__REQUIRED WORK__
What is wanted is an exact restatement of the lines from the one with "---- The whole" through the one with "cad_parts[member].parent = rigid_bodies[body]", both included, and of no other lines.

[START OF SOURCE MATERIAL]

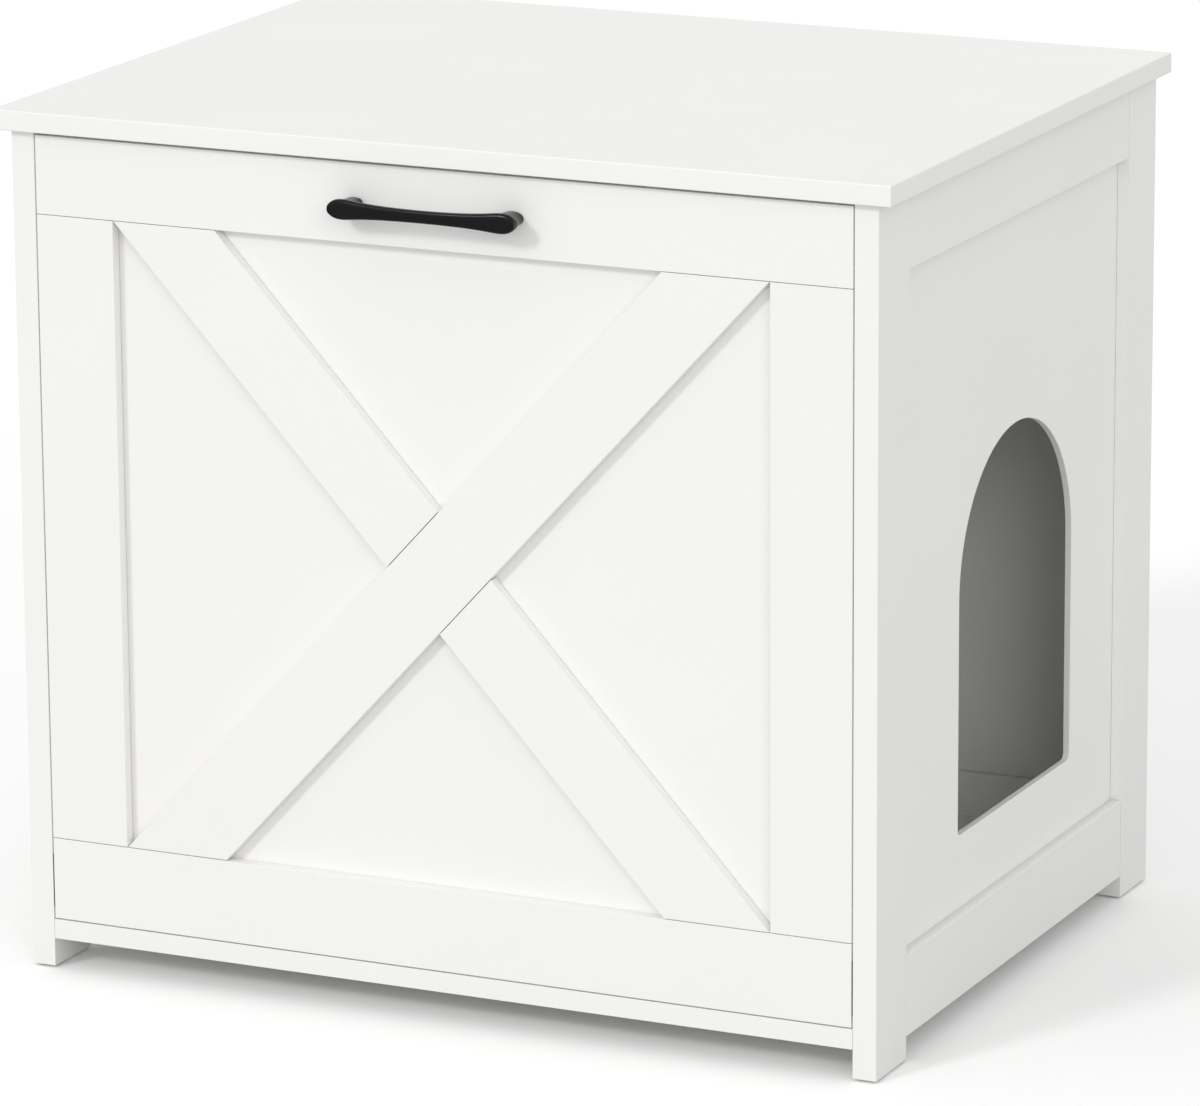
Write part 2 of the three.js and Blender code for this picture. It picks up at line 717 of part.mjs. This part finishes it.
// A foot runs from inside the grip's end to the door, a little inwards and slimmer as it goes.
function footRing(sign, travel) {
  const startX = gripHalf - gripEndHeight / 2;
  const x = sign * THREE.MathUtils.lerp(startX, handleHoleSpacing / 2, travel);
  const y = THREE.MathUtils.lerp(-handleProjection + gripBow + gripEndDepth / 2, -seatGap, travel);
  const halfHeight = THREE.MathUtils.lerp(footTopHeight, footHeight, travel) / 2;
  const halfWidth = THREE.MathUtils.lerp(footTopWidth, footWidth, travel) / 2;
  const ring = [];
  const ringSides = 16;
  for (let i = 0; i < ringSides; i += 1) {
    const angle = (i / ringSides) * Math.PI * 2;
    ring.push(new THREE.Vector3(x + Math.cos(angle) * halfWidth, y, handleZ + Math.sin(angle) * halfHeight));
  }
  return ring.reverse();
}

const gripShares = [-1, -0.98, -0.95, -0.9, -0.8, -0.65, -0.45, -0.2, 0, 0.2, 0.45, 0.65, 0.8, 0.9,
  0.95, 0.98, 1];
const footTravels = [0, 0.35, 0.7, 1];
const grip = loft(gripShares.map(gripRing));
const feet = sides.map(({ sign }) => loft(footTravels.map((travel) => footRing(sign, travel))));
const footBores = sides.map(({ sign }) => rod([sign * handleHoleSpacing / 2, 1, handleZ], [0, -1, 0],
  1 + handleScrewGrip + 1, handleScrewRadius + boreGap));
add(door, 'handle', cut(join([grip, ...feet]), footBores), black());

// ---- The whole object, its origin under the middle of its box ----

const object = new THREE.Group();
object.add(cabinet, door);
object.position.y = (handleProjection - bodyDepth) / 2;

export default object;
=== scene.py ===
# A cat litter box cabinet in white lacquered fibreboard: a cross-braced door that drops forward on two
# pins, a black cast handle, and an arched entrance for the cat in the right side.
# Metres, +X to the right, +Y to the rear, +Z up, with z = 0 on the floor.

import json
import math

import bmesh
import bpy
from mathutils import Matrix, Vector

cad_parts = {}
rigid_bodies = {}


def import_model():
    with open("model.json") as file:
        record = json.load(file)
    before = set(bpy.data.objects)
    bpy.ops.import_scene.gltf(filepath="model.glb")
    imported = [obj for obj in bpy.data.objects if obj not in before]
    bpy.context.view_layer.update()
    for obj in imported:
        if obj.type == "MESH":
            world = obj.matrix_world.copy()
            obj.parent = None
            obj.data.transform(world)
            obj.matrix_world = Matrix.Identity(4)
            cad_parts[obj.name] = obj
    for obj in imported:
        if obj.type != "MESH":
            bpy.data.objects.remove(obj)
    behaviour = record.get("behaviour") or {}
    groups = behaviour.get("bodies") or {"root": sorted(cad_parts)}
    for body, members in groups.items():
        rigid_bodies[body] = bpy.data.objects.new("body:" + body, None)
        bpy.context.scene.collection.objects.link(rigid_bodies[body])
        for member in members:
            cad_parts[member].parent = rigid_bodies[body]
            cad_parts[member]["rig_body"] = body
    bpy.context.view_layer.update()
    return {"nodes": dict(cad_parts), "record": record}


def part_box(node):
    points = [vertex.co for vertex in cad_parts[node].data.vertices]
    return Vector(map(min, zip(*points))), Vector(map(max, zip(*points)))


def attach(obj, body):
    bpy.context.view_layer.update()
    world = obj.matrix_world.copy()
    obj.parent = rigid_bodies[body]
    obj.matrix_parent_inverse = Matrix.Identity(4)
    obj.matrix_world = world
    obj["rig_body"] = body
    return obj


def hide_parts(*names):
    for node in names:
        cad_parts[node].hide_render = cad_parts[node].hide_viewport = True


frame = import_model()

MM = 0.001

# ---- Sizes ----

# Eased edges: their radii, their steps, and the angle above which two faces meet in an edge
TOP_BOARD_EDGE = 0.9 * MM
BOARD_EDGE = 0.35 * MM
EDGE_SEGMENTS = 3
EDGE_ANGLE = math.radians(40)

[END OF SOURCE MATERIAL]

__SOLUTION FOR THIS EXERCISE__
// ---- The whole object, its origin under the middle of its box ----

const object = new THREE.Group();
object.add(cabinet, door);
object.position.y = (handleProjection - bodyDepth) / 2;

export default object;
=== scene.py ===
# A cat litter box cabinet in white lacquered fibreboard: a cross-braced door that drops forward on two
# pins, a black cast handle, and an arched entrance for the cat in the right side.
# Metres, +X to the right, +Y to the rear, +Z up, with z = 0 on the floor.

import json
import math

import bmesh
import bpy
from mathutils import Matrix, Vector

cad_parts = {}
rigid_bodies = {}


def import_model():
    with open("model.json") as file:
        record = json.load(file)
    before = set(bpy.data.objects)
    bpy.ops.import_scene.gltf(filepath="model.glb")
    imported = [obj for obj in bpy.data.objects if obj not in before]
    bpy.context.view_layer.update()
    for obj in imported:
        if obj.type == "MESH":
            world = obj.matrix_world.copy()
            obj.parent = None
            obj.data.transform(world)
            obj.matrix_world = Matrix.Identity(4)
            cad_parts[obj.name] = obj
    for obj in imported:
        if obj.type != "MESH":
            bpy.data.objects.remove(obj)
    behaviour = record.get("behaviour") or {}
    groups = behaviour.get("bodies") or {"root": sorted(cad_parts)}
    for body, members in groups.items():
        rigid_bodies[body] = bpy.data.objects.new("body:" + body, None)
        bpy.context.scene.collection.objects.link(rigid_bodies[body])
        for member in members:
            cad_parts[member].parent = rigid_bodies[body]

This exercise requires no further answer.